**Aim of the task**. Which lines run from the first one up to and including the one with "return right +"? Print exactly those.

**Information supplied**.
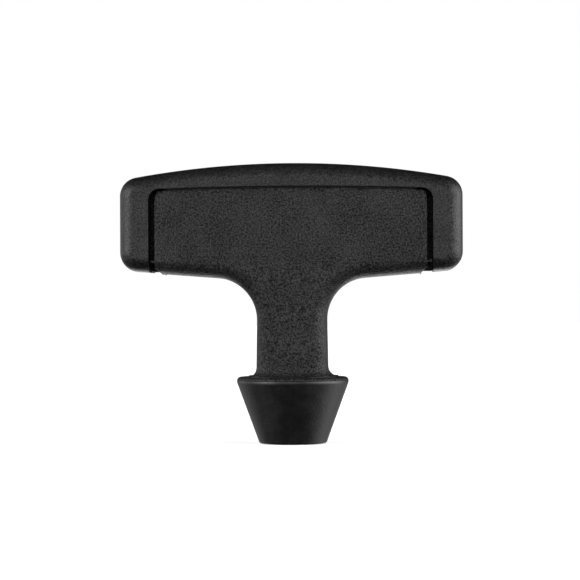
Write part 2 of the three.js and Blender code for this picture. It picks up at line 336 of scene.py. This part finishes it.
def stem_ring(section, spread):
    """(x, y) points round the stem's foot, grown outwards by spread."""
    squeeze = half_depth_at(STEM_FOOT) / HALF_DEPTH
    right = [
        (STEM_FOOT_HALF_WIDTH - inset + spread * nx, y * squeeze + spread * ny)
        for y, inset, nx, ny in section
    ]
    left = [(-x, y) for x, y in reversed(right)]

    def across(start, end):
        width = end[0] - start[0]
        return [(start[0] + width * i / FRONT_STEPS, start[1]) for i in range(1, FRONT_STEPS)]

    return right + across(right[-1], left[0]) + left + across(left[-1], right[0])


def flange_rings(section):
    """Rings from the stem's foot, over the fillet, the flange and its rim, to the nose bush."""
    top_r = FLANGE_R - FLANGE_EDGE_R
    rings = []
    for i in range(1, EDGE_STEPS + 1):
        a = i / EDGE_STEPS * QUARTER
        z = FLANGE_TOP + FLANGE_FILLET_R * (1 - math.sin(a))
        ring = []
        for x, y in stem_ring(section, FLANGE_FILLET_R * (1 - math.cos(a))):
            shrink = min(1.0, top_r / math.hypot(x, y))
            ring.append((x * shrink, y * shrink, z))
        rings.append(ring)
    directions = [(x / math.hypot(x, y), y / math.hypot(x, y)) for x, y, _ in rings[-1]]
    edge = (top_r, FLANGE_TOP - FLANGE_EDGE_R)
    rim = [(top_r, FLANGE_TOP - FLANGE_SINK)]
    rim += arc(edge, FLANGE_EDGE_R, QUARTER, 0, EDGE_STEPS)[1:]
    rim.append((FLANGE_R, NOSE_TOP))
    return rings + [[(x * r, y * r, z) for x, y in directions] for r, z in rim]


def handle_form(name):
    """The whole T and flange as one rounded body, with a thin parting ridge round its middle."""
    section = edge_section()
    bm = bmesh.new()
    loops = [
        [bm.verts.new((x, y, z)) for x, z in handle_outline(inset)] for y, inset, _, _ in section
    ]
    for back, front in zip(loops, loops[1:]):
        for i in range(len(back) - 1):
            bm.faces.new((back[i], back[i + 1], front[i + 1], front[i]))

    def across(start, end):
        shares = [i / FRONT_STEPS for i in range(1, FRONT_STEPS)]
        return [bm.verts.new(start.co.lerp(end.co, share)) for share in shares]

    front_foot = across(loops[-1][0], loops[-1][-1])
    back_foot = across(loops[0][-1], loops[0][0])
    bm.faces.new(loops[-1] + front_foot[::-1])
    bm.faces.new(loops[0] + back_foot)
    right_foot = [loop[0] for loop in loops]
    left_foot = [loop[-1] for loop in reversed(loops)]
    below = right_foot + front_foot + left_foot + back_foot

    for height in (DRAFT_TOP - DRAFT_BLEND, DRAFT_TOP + DRAFT_BLEND):
        everything = bm.verts[:] + bm.edges[:] + bm.faces[:]
        bmesh.ops.bisect_plane(bm, geom=everything, plane_co=(0, 0, height), plane_no=(0, 0, 1))
    for vert in bm.verts:
        vert.co.y *= half_depth_at(vert.co.z) / HALF_DEPTH

    for ring in flange_rings(section):
        loop = [bm.verts.new(p) for p in ring]
        add_band(bm, below, loop)
        below = loop
    bm.faces.new(below)
    return mesh_object(name, bm)


# ---- Finishing a mesh ----


def softened(piece):
    """Rounds a piece's sharp edges a little, apart from where they cross the parting ridge."""
    bm = bmesh.new()
    bm.from_mesh(piece.data)
    sharp = [
        edge
        for edge in bm.edges
        if edge.calc_face_angle(0) > SHARP_ANGLE
        and not all(abs(vert.co.y) < 2 * RIDGE_FOOT for vert in edge.verts)
    ]
    bmesh.ops.bevel(
        bm, geom=sharp, offset=MICRO_EDGE, segments=MICRO_STEPS, profile=0.5, affect="EDGES",
        clamp_overlap=False, miter_outer="ARC",
    )
    bm.to_mesh(piece.data)
    bm.free()
    return piece


def shaded(piece, crease=MOULDED_CREASE):
    """Smooth shading that keeps flat faces flat."""
    bm = bmesh.new()
    bm.from_mesh(piece.data)
    bmesh.ops.remove_doubles(bm, verts=bm.verts, dist=WELD)
    bmesh.ops.dissolve_degenerate(bm, edges=bm.edges, dist=WELD)
    bm.to_mesh(piece.data)
    bm.free()
    for face in piece.data.polygons:
        face.use_smooth = True
    piece.data.set_sharp_from_angle(angle=math.radians(crease))
    weighted = piece.modifiers.new("flat_faces", "WEIGHTED_NORMAL")
    weighted.weight = 100  # the most that a large face can count for
    weighted.keep_sharp = True
    return piece


# ---- Grip body ----


def pocket(name, x0, x1, half_y, z0, z1, radius=POCKET_CORNER_R):
    """A pocket with rounded upright corners."""
    middle = (x0 + x1) / 2
    outline = []
    for turn, (cx, cy) in enumerate(((x1, half_y), (x0, half_y), (x0, -half_y), (x1, -half_y))):
        centre = (cx - math.copysign(radius, cx - middle), cy - math.copysign(radius, cy))
        outline += arc(centre, radius, turn * QUARTER, (turn + 1) * QUARTER, POCKET_STEPS)
    return lofted(name, [[(x, y, z) for x, y in outline] for z in (z0, z1)])


def end_rail(side):
    """Guide rail and thin shelf on one end of the bar."""
    rooted = PANEL_HALF - BODY_WALL / 2
    rail_x = sorted((side * rooted, side * RAIL_OUT))
    shelf_x = sorted((side * rooted, side * (CAP_INNER_HALF - FIT_GAP)))
    rail = box(
        "rail",
        (rail_x[0], -RAIL_HALF_Y, RAIL_BOTTOM),
        (rail_x[1], RAIL_HALF_Y, RAIL_TOP),
    )
    shelf = box(
        "shelf",
        (shelf_x[0], -SHELF_HALF_Y, SHELF_BOTTOM),
        (shelf_x[1], SHELF_HALF_Y, SHELF_BOTTOM + SHELF_HEIGHT),
    )
    return [softened(rail), shelf]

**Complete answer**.
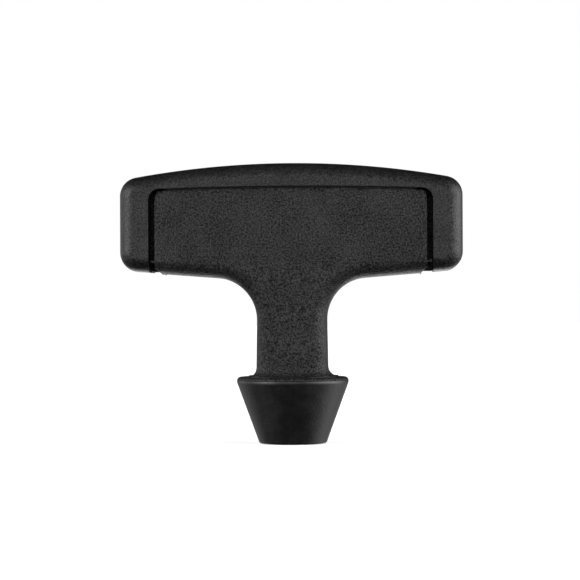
Write part 2 of the three.js and Blender code for this picture. It picks up at line 336 of scene.py. This part finishes it.
def stem_ring(section, spread):
    """(x, y) points round the stem's foot, grown outwards by spread."""
    squeeze = half_depth_at(STEM_FOOT) / HALF_DEPTH
    right = [
        (STEM_FOOT_HALF_WIDTH - inset + spread * nx, y * squeeze + spread * ny)
        for y, inset, nx, ny in section
    ]
    left = [(-x, y) for x, y in reversed(right)]

    def across(start, end):
        width = end[0] - start[0]
        return [(start[0] + width * i / FRONT_STEPS, start[1]) for i in range(1, FRONT_STEPS)]

    return right + across(right[-1], left[0]) + left + across(left[-1], right[0])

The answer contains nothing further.